— Start of RECORDS PROVIDED —

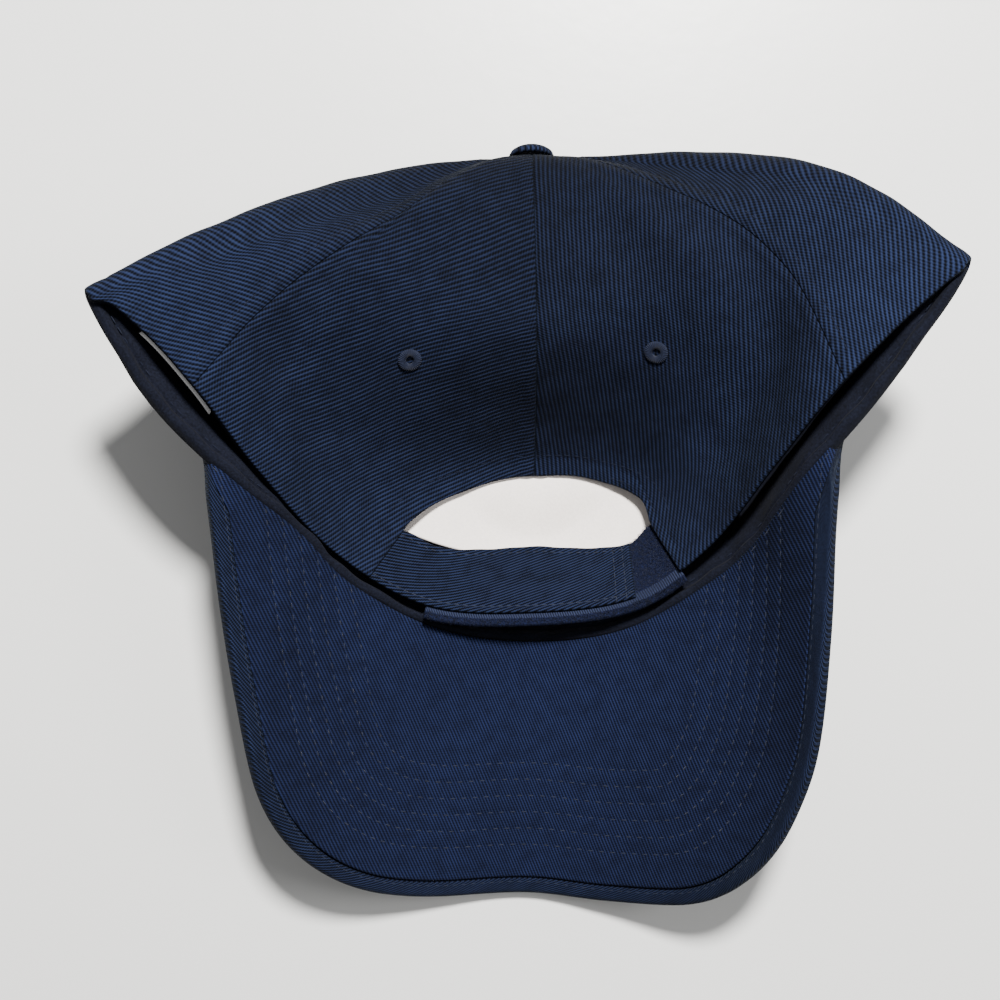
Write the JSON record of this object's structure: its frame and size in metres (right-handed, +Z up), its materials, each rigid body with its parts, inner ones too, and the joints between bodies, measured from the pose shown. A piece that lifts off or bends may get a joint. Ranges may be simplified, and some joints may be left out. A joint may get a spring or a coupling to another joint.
{
  "type": "baseball cap",
  "caption": "Navy twill baseball cap lying collapsed on its front: panelled crown with ear-like folds, curved peak, sweatband, and a hook-and-loop strap under an arched opening.",
  "frame": {"origin": "middle of the bounding box on the surface that the cap lies on", "axes": "+Z up from that surface, +Y from the peak to the button, +X to the right seen from above with the button away"},
  "size_m": [0.2042, 0.1919, 0.0556],
  "materials": {
    "crown_twill": "matt twill",
    "peak_twill": "matt fine twill",
    "buckram": "matt open weave",
    "band_cotton": "matt plain weave",
    "label_satin": "satin ribbon",
    "strap_tape": "napped tape",
    "thread": "sewing thread"
  },
  "bodies": {
    "root": {"panel_back_left": "crown_twill", "panel_back_right": "crown_twill", "panel_side_left": "crown_twill", "panel_side_right": "crown_twill", "panel_front_left": "crown_twill", "panel_front_right": "crown_twill", "stiffener": "buckram", "sweatband": "band_cotton", "label": "label_satin", "peak": "crown_twill", "peak_under": "peak_twill", "strap_outer": "crown_twill", "strap_loop": "strap_tape", "button": "crown_twill", "eyelet_back_left": "thread", "eyelet_back_right": "thread"}
  },
  "joints": []
}
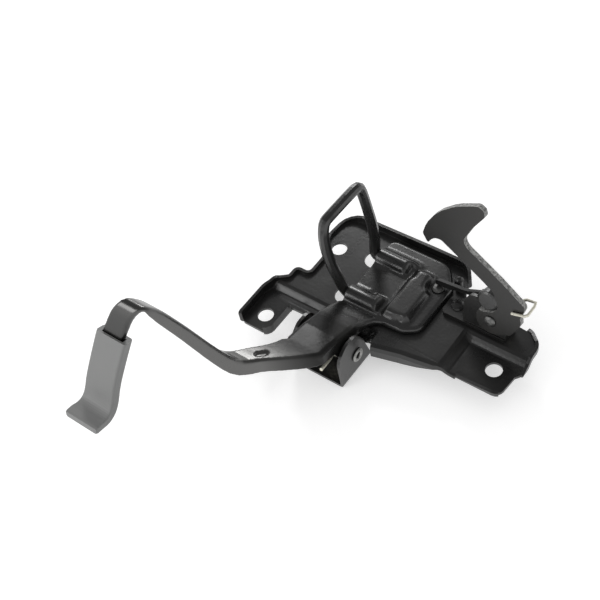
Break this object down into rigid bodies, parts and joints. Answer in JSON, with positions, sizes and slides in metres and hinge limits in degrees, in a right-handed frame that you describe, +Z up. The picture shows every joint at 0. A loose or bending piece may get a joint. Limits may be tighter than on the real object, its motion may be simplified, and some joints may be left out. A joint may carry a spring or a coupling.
{
  "type": "tailgate lock",
  "caption": "Black stamped base plate with a sprung release lever that carries a striker loop, and a flat safety hook on a pivot beside it.",
  "frame": {"origin": "centre of the left bolt hole in the base plate, on the mounting plane", "axes": "+X along the base plate from the left bolt hole towards the safety hook, +Y to the back of the plate, +Z up out of the mounting plane, the way the striker loop stands"},
  "size_m": [0.1985, 0.2266, 0.1217],
  "materials": {
    "base_plate": "satin black paint",
    "pivot_bracket": "satin black paint",
    "release_lever": "satin black paint",
    "striker_loop": "satin black paint",
    "hook_bracket": "satin black paint",
    "safety_hook": "satin black paint, worn on the sheared edges",
    "kick_lever": "satin black paint",
    "stop_stud": "satin black paint",
    "guide_pin": "satin black paint",
    "foot_rivets": "satin black paint",
    "grip_sleeve": "soft dark grey",
    "bush": "nylon",
    "pivot_rivet": "bare rolled end",
    "spacer_tube": "bare steel",
    "hook_pin": "bare steel",
    "hook_washer": "bare steel",
    "lift_stud": "bare steel",
    "spring": "yellow passivated wire"
  },
  "bodies": {
    "base": {"base_plate": "base_plate", "pivot_bracket": "pivot_bracket", "pivot_rivet": "pivot_rivet", "hook_bracket": "hook_bracket", "hook_bush": "bush", "stop_stud": "stop_stud", "guide_pin": "guide_pin", "foot_rivet_left": "foot_rivets", "foot_rivet_right": "foot_rivets"},
    "lever": {"release_lever": "release_lever", "striker_loop": "striker_loop", "grip_sleeve": "grip_sleeve", "bush_left": "bush", "bush_right": "bush", "spacer_tube": "spacer_tube", "lever_spring": "spring", "lift_stud": "lift_stud"},
    "hook": {"safety_hook": "safety_hook", "hook_pin": "hook_pin", "hook_washer": "hook_washer", "kick_lever": "kick_lever", "hook_spring": "spring"}
  },
  "joints": [
    {"name": "lever_swing", "type": "hinge", "parent": "base", "child": "lever", "pos_m": [0.0492, 0.0052, 0.0006], "axis": [1, 0, 0], "range_deg": [0, 9], "stiffness_Nm_per_rad": 1.2, "springref_deg": -20.05},
    {"name": "hook_swing", "type": "hinge", "parent": "base", "child": "hook", "pos_m": [0.1325, 0.05767, 0.02317], "axis": [0, 0.9848, -0.1736], "range_deg": [0, 12.1], "stiffness_Nm_per_rad": 0.3, "springref_deg": -20.05}
  ],
  "couplings": [
    {"joint": "hook_swing", "follows": "lever_swing", "ratio": 1.34}
  ]
}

— End of RECORDS PROVIDED —

> **PROBLEM**
Above are the records; copy every line in them that holds the word "from".

> **ANSWER TO THIS EXERCISE**
Write the JSON record of this object's structure: its frame and size in metres (right-handed, +Z up), its materials, each rigid body with its parts, inner ones too, and the joints between bodies, measured from the pose shown. A piece that lifts off or bends may get a joint. Ranges may be simplified, and some joints may be left out. A joint may get a spring or a coupling to another joint.
  "frame": {"origin": "middle of the bounding box on the surface that the cap lies on", "axes": "+Z up from that surface, +Y from the peak to the button, +X to the right seen from above with the button away"},
  "frame": {"origin": "centre of the left bolt hole in the base plate, on the mounting plane", "axes": "+X along the base plate from the left bolt hole towards the safety hook, +Y to the back of the plate, +Z up out of the mounting plane, the way the striker loop stands"},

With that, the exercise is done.